The NCA was not persuaded and kept the UWOs in place, leading the Nazarbayevs to appeal to a higher court for review. In that case, a judge concluded that the agency’s arguments were “flawed by an inadequate investigation into some obvious lines of inquiry,” pointing out that the NCA did not fully take into account the information provided by the family. She ruled that the UWOs be dismissed. A spokesperson for Nurali Aliyev told OCCRP that the family felt “vindicated” by the result.

While the NCA lost a subsequent appeal against the court’s decision, a journalistic investigation published last November revealed that Nazarbayeva and her son allegedly acquired other properties in London with funds spirited out of Kazakhstan through Carribean offshores. The reporters noted that their findings raised fresh concerns about the money behind the properties targeted unsuccessfully by the NCA.

Though pursuing the case was costly, and the widely publicized loss demoralizing for transparency advocates, the information investigators received from the respondents was not without value. Anita Cliford, a lawyer who specializes in financial crime, described the case as “an example of UWOs doing what they set out to do.”

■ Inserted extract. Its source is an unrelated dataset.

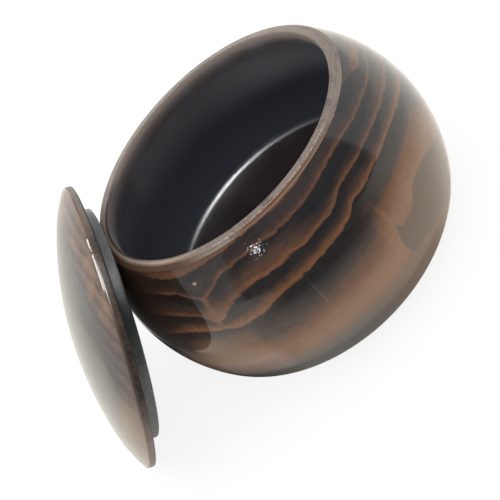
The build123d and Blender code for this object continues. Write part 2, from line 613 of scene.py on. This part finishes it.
# Brightness of the wood against its height square to the growth rings, in millimetres over the middle of the
# foot. Each line is a saw tooth: nearly black below, bright just over it, and darkening again up to the next.
FRONT_RINGS = (
    (-20, 0.66), (4, 0.78), (14, 0.88), (20, 0.74), (25, 0.52), (29, 0.32), (32, 0.18), (36, 0.07),
    (40.2, 0.02), (40.5, 0.53), (41.7, 0.53), (42.4, 0.38), (43.6, 0.28), (44.6, 0.14), (45.4, 0.06),
    (48.0, 0.02), (48.3, 0.49), (49.1, 0.45), (49.8, 0.33), (50.6, 0.26), (52.4, 0.21), (53.6, 0.13),
    (54.8, 0.04), (57.2, 0.01), (57.5, 0.42), (58.2, 0.39), (58.9, 0.20), (59.9, 0.11),
    (62.6, 0.05), (62.9, 0.44), (64.6, 0.42), (66.0, 0.25),
)
BACK_RINGS = (
    (66.0, 0.25), (69.2, 0.04), (69.6, 0.47), (70.8, 0.33), (74.0, 0.05), (74.4, 0.50), (76.2, 0.42),
    (77.4, 0.20), (80.8, 0.04), (81.2, 0.45), (82.3, 0.30), (86.6, 0.04), (87.0, 0.50), (88.8, 0.40),
    (90.0, 0.17), (94.1, 0.03), (94.5, 0.46), (95.6, 0.30), (104.0, 0.06),
)
BACK_START = BACK_RINGS[0][0]

# How far up each growth line leaves its plane: degrees round the bowl from its front, and millimetres. The
# low waves are for the lines under about 56 mm, and the high ones for those over about 69 mm.
LOW_WAVES = (
    (-180, 0), (-150, 2), (-120, -3), (-95, -7.5), (-75, -8), (-65, -7.4), (-55, -6.1), (-50, -4),
    (-43, -1.1), (-35, 1.8), (-30, 2.3), (-20, 1.4), (-10, 1.8), (0, 1.7), (5, 1.5), (9, 0.4), (13, -2.0),
    (15, -0.8), (20, -1.6), (30, -2.9), (40, -1.8), (48, -0.9), (60, 0.4), (80, 1.5), (115, 3), (145, 1),
    (180, 0),
)
MIDDLE_WAVES = (
    (-180, 0), (-150, 1.5), (-120, -4), (-90, -9.5), (-70, -9.8), (-60, -7.4), (-55, -5.4), (-48, -2.8),
    (-42, -1.6), (-33, -0.6), (-28, -0.5), (-20, 0.7), (-10, 1.9), (0, 2.8), (7, 2), (15, -0.1), (30, 0),
    (40, 0.4), (60, 1.2), (90, 3), (130, -1), (180, 0),
)
HIGH_WAVES = (
    (-180, 0), (-150, 1), (-120, -4), (-90, -8.5), (-70, -8.6), (-60, -6), (-50, -2.8), (-42, -1.3),
    (-30, 0), (-20, 0.6), (-10, 2), (0, 3.1), (8, 2.7), (15, 2), (30, 2.7), (45, 3.2), (65, 4.6), (90, 3),
    (130, -2), (180, 0),
)

# The knot: degrees round the bowl, and millimetres of the surface in a degree there.
KNOT_AROUND = -42.0
KNOT_DEGREE = 1.14

# Soft patches of the outside: painted glows of light on the right and on the left, a painted shade between
# them, a haze under the rim and the pale left ends of the lines. Each has its two ends and its soft edge in
# degrees round the bowl, the same in height, and its change of brightness.
TONE_PATCHES = (
    ((20.0, 46.0, 12.0), (42.0, 50.0, 4.0), 0.26),
    ((-57.0, -37.0, 5.0), (28.0, 47.0, 4.0), 0.20),
    ((-20.0, 5.0, 10.0), (39.0, 50.0, 5.0), -0.085),
    ((-26.0, -9.0, 8.0), (63.0, 67.5, 2.0), 0.10),
    ((-50.0, -27.0, 10.0), (44.0, 55.0, 3.0), 0.09),
)

# Upper edge of the dull patch: degrees round the bowl, and height in millimetres.
PATCH_TOP = (
    (0, 30), (11, 36), (13, 42), (15.5, 38), (21, 38), (27, 42.5), (34, 42), (42, 38), (52, 32), (70, 22),
)


def growth_rings(grain, right, away, up, around):
    """Height of a point square to the growth rings, and how bright the wood is there.

    The rings are planes that rise towards the front. Three curves round the bowl wave them, each for the
    lines at one level, with a smooth change between levels. A knot draws the upper lines down to a point,
    and noise makes them ragged.
    """
    low, middle, high = (around.curve(waves) for waves in (LOW_WAVES, MIDDLE_WAVES, HIGH_WAVES))
    waves = low + (middle - low) * up.step(56.0, 61.5) + (high - middle) * up.step(63.0, 69.0)
    right_dip = around.between(44.0, 78.0, 16.0) * up.step(70.0, 74.0) * 1.9
    beside = grain.finish.value("ShaderNodeMapRange", abs(around - KNOT_AROUND), 0.0, 10.0, 1.0, 0.0)
    funnel = beside.math("POWER", up.step(58.0, 64.0, 2.6, 1.3))
    knot_dip = funnel * up.between(56.0, 68.0, 4.5) * 5.2
    ragged = grain.noise(0.13, 0.55, 2.0) + grain.noise(0.42, 0.6, 4.0)
    height = up + away * 0.25 - right * 0.06 + waves - right_dip + knot_dip + ragged
    at_back = height.math("GREATER_THAN", BACK_START)
    return height, mix(at_back, height.ramp(FRONT_RINGS), height.ramp(BACK_RINGS))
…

“Here the NCA was not victorious,” she said, “But … a large amount of information was ultimately provided by those who held beneficial interest in those properties. Though … a lot can be said about the tool being ineffective, I wonder whether it has gained access to information which otherwise would have remained very secret indeed.”

More broadly, Harper said, the NCA’s work in this area has helped the agency raise public awareness of the corporate structures that make the United Kingdom such a haven for dirty money, in particular pushing the regulation of beneficial ownership registries further up the policy agenda.

Even so, the amount of dirty money already in the U.K. poses its own challenges.

In its explosive report on Russian interference in U.K. politics and public life, Parliament’s Intelligence and Security Committee emphasized that the sheer scale of Russian investment in luxury residences makes it difficult to use UWOs effectively. “The extent to which this money has now been invested, and reinvested, calls into question the efficacy of the recently introduced Unexplained Wealth Orders when applied to the investigation of individuals with such long-established — and to all intents and purposes now apparently legitimate — financial interests in the UK,” the report read.

Resources are another obstacle. UWOs can be challenged on a variety of grounds, and “the kind of respondents you’re likely to see in these cases, by their nature, have access to large teams of highly-trained lawyers,” says Taylor, the financial crime specialist. By the NCA’s own admission, the agency is at a significant disadvantage: The Russia Report quoted an official saying that “we are, bluntly, concerned about the impact on our budget” of the fight to pursue even a single UWO.

Taylor points out that the problem isn’t unique to the NCA. Funding challenges are “something you’ll find, unfortunately, across U.K. law enforcement quite widely,” he says. As a result, experts say, the country is failing to bring the full force of its arsenal to bear against unexplained wealth.

As barrister Jon Lennon reflects: “I’m always disappointed at the lack of grit that some of the prosecution agencies have with going after what is clearly, obviously dirty money.”